◆ **WRITTEN TASK**:
Print out the material that follows word for word.

☆ ☆ ☆ ☆ ☆

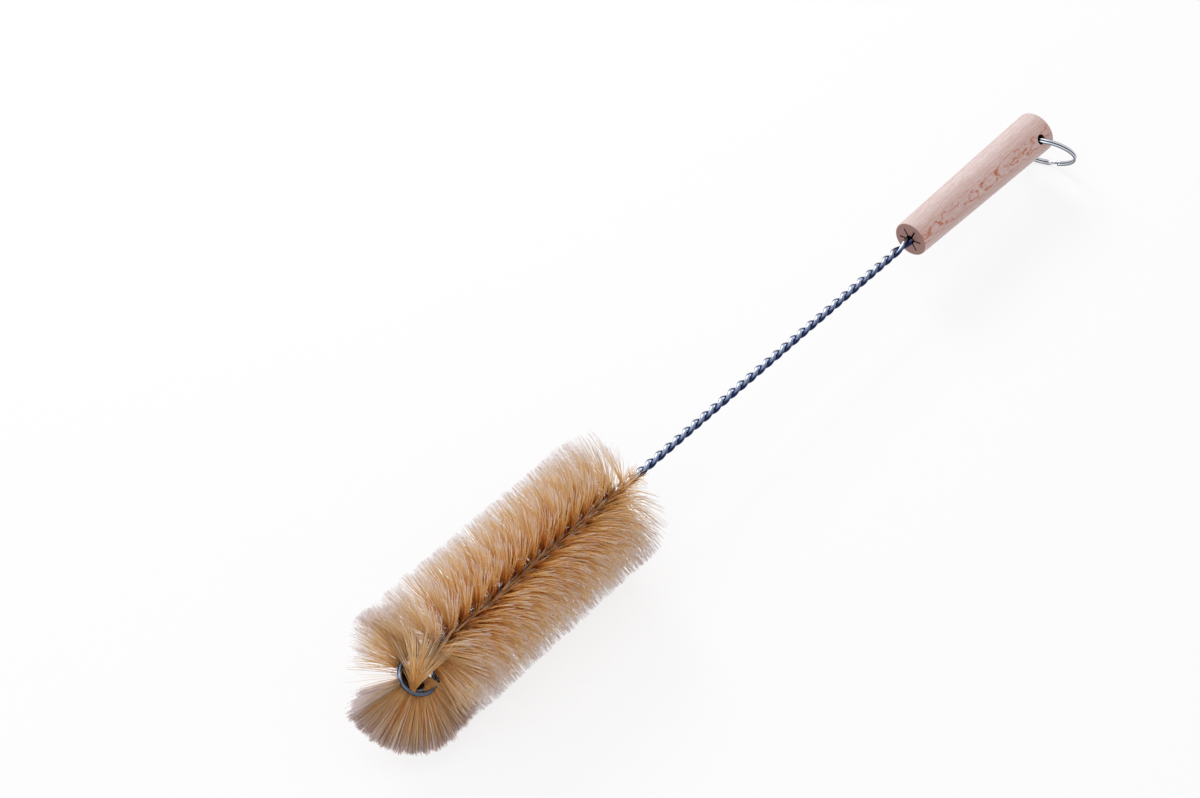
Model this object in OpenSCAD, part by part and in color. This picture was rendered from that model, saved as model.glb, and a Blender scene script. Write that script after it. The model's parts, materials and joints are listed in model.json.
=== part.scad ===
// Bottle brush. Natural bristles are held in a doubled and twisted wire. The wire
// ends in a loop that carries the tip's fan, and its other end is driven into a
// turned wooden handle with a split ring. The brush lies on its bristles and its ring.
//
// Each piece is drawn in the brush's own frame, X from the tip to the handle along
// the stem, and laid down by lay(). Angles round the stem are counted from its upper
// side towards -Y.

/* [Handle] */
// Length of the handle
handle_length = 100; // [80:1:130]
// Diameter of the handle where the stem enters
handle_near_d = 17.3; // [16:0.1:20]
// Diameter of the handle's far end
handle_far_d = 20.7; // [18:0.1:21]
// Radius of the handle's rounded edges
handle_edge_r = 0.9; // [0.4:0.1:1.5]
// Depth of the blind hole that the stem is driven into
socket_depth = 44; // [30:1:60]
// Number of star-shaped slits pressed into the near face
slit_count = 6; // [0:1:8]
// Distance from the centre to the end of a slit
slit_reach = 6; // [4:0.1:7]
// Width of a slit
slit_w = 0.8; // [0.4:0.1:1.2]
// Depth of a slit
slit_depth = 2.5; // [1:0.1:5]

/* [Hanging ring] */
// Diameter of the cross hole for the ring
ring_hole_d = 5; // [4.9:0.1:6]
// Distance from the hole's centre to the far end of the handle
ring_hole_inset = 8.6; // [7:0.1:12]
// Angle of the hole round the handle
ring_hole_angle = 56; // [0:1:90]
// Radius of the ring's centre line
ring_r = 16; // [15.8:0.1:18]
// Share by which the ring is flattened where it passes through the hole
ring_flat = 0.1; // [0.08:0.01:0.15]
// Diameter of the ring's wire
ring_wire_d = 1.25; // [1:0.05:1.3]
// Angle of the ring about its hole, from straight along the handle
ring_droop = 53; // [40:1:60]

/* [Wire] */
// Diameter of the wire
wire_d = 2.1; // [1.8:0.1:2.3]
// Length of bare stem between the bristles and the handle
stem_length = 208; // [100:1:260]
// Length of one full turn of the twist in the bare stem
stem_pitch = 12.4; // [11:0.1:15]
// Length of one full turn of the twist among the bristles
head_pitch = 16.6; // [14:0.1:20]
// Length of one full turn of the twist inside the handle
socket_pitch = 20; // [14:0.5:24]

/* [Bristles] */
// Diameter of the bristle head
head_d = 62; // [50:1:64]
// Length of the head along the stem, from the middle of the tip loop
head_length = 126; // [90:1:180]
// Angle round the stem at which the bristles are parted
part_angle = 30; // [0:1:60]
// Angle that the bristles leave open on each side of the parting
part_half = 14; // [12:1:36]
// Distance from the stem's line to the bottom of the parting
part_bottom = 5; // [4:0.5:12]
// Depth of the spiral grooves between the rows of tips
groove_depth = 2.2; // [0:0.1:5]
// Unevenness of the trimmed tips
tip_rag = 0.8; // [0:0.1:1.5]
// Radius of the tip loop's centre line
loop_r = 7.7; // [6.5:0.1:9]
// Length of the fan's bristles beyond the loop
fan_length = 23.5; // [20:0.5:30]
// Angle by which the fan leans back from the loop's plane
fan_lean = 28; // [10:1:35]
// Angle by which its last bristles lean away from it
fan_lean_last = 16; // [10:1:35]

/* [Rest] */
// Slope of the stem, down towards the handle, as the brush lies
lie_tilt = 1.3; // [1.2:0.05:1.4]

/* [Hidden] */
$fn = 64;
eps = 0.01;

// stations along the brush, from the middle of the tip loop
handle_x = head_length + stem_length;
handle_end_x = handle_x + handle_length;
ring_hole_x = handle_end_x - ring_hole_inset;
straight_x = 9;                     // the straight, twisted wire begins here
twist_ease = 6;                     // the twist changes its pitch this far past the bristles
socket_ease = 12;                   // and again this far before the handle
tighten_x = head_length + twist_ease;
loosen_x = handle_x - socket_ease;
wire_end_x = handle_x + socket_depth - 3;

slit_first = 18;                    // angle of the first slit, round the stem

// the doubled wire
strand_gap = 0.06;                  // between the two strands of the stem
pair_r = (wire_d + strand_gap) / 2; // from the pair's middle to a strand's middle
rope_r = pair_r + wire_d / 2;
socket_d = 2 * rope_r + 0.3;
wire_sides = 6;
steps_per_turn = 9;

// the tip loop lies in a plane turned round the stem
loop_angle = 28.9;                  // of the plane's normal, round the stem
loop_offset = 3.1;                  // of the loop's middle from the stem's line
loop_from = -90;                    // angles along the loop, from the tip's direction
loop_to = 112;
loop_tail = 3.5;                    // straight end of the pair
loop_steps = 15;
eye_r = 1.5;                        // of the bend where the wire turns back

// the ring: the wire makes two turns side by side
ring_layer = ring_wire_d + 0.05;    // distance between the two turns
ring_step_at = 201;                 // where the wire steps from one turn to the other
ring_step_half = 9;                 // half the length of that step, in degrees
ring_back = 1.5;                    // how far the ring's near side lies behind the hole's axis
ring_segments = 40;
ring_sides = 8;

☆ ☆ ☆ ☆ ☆

◆ **COMPLETED EXERCISE**:
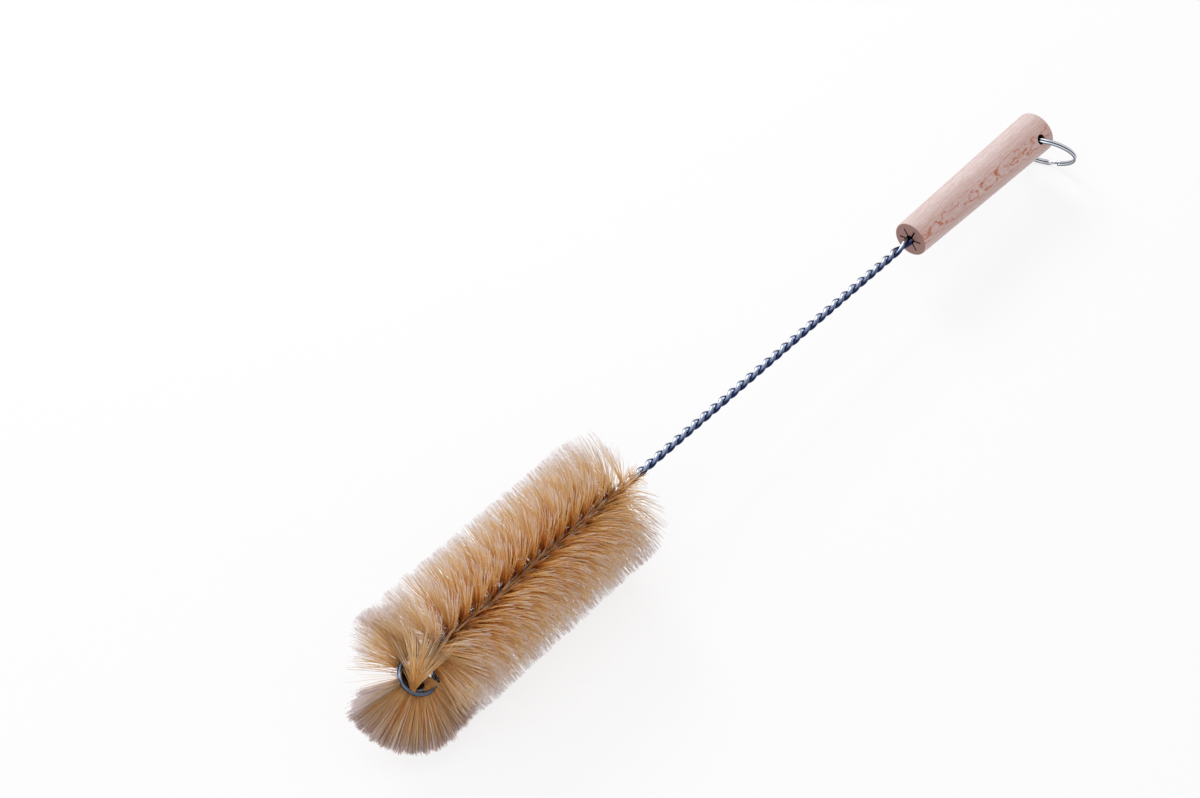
Model this object in OpenSCAD, part by part and in color. This picture was rendered from that model, saved as model.glb, and a Blender scene script. Write that script after it. The model's parts, materials and joints are listed in model.json.
=== part.scad ===
// Bottle brush. Natural bristles are held in a doubled and twisted wire. The wire
// ends in a loop that carries the tip's fan, and its other end is driven into a
// turned wooden handle with a split ring. The brush lies on its bristles and its ring.
//
// Each piece is drawn in the brush's own frame, X from the tip to the handle along
// the stem, and laid down by lay(). Angles round the stem are counted from its upper
// side towards -Y.

/* [Handle] */
// Length of the handle
handle_length = 100; // [80:1:130]
// Diameter of the handle where the stem enters
handle_near_d = 17.3; // [16:0.1:20]
// Diameter of the handle's far end
handle_far_d = 20.7; // [18:0.1:21]
// Radius of the handle's rounded edges
handle_edge_r = 0.9; // [0.4:0.1:1.5]
// Depth of the blind hole that the stem is driven into
socket_depth = 44; // [30:1:60]
// Number of star-shaped slits pressed into the near face
slit_count = 6; // [0:1:8]
// Distance from the centre to the end of a slit
slit_reach = 6; // [4:0.1:7]
// Width of a slit
slit_w = 0.8; // [0.4:0.1:1.2]
// Depth of a slit
slit_depth = 2.5; // [1:0.1:5]

/* [Hanging ring] */
// Diameter of the cross hole for the ring
ring_hole_d = 5; // [4.9:0.1:6]
// Distance from the hole's centre to the far end of the handle
ring_hole_inset = 8.6; // [7:0.1:12]
// Angle of the hole round the handle
ring_hole_angle = 56; // [0:1:90]
// Radius of the ring's centre line
ring_r = 16; // [15.8:0.1:18]
// Share by which the ring is flattened where it passes through the hole
ring_flat = 0.1; // [0.08:0.01:0.15]
// Diameter of the ring's wire
ring_wire_d = 1.25; // [1:0.05:1.3]
// Angle of the ring about its hole, from straight along the handle
ring_droop = 53; // [40:1:60]

/* [Wire] */
// Diameter of the wire
wire_d = 2.1; // [1.8:0.1:2.3]
// Length of bare stem between the bristles and the handle
stem_length = 208; // [100:1:260]
// Length of one full turn of the twist in the bare stem
stem_pitch = 12.4; // [11:0.1:15]
// Length of one full turn of the twist among the bristles
head_pitch = 16.6; // [14:0.1:20]
// Length of one full turn of the twist inside the handle
socket_pitch = 20; // [14:0.5:24]

/* [Bristles] */
// Diameter of the bristle head
head_d = 62; // [50:1:64]
// Length of the head along the stem, from the middle of the tip loop
head_length = 126; // [90:1:180]
// Angle round the stem at which the bristles are parted
part_angle = 30; // [0:1:60]
// Angle that the bristles leave open on each side of the parting
part_half = 14; // [12:1:36]
// Distance from the stem's line to the bottom of the parting
part_bottom = 5; // [4:0.5:12]
// Depth of the spiral grooves between the rows of tips
groove_depth = 2.2; // [0:0.1:5]
// Unevenness of the trimmed tips
tip_rag = 0.8; // [0:0.1:1.5]
// Radius of the tip loop's centre line
loop_r = 7.7; // [6.5:0.1:9]
// Length of the fan's bristles beyond the loop
fan_length = 23.5; // [20:0.5:30]
// Angle by which the fan leans back from the loop's plane
fan_lean = 28; // [10:1:35]
// Angle by which its last bristles lean away from it
fan_lean_last = 16; // [10:1:35]

/* [Rest] */
// Slope of the stem, down towards the handle, as the brush lies
lie_tilt = 1.3; // [1.2:0.05:1.4]

/* [Hidden] */
$fn = 64;
eps = 0.01;

// stations along the brush, from the middle of the tip loop
handle_x = head_length + stem_length;
handle_end_x = handle_x + handle_length;
ring_hole_x = handle_end_x - ring_hole_inset;
straight_x = 9;                     // the straight, twisted wire begins here
twist_ease = 6;                     // the twist changes its pitch this far past the bristles
socket_ease = 12;                   // and again this far before the handle
tighten_x = head_length + twist_ease;
loosen_x = handle_x - socket_ease;
wire_end_x = handle_x + socket_depth - 3;

slit_first = 18;                    // angle of the first slit, round the stem

// the doubled wire
strand_gap = 0.06;                  // between the two strands of the stem
pair_r = (wire_d + strand_gap) / 2; // from the pair's middle to a strand's middle
rope_r = pair_r + wire_d / 2;
socket_d = 2 * rope_r + 0.3;
wire_sides = 6;
steps_per_turn = 9;

// the tip loop lies in a plane turned round the stem
loop_angle = 28.9;                  // of the plane's normal, round the stem
loop_offset = 3.1;                  // of the loop's middle from the stem's line
loop_from = -90;                    // angles along the loop, from the tip's direction
loop_to = 112;
loop_tail = 3.5;                    // straight end of the pair
loop_steps = 15;
eye_r = 1.5;                        // of the bend where the wire turns back

// the ring: the wire makes two turns side by side
ring_layer = ring_wire_d + 0.05;    // distance between the two turns
ring_step_at = 201;                 // where the wire steps from one turn to the other
ring_step_half = 9;                 // half the length of that step, in degrees
ring_back = 1.5;                    // how far the ring's near side lies behind the hole's axis
ring_segments = 40;
ring_sides = 8;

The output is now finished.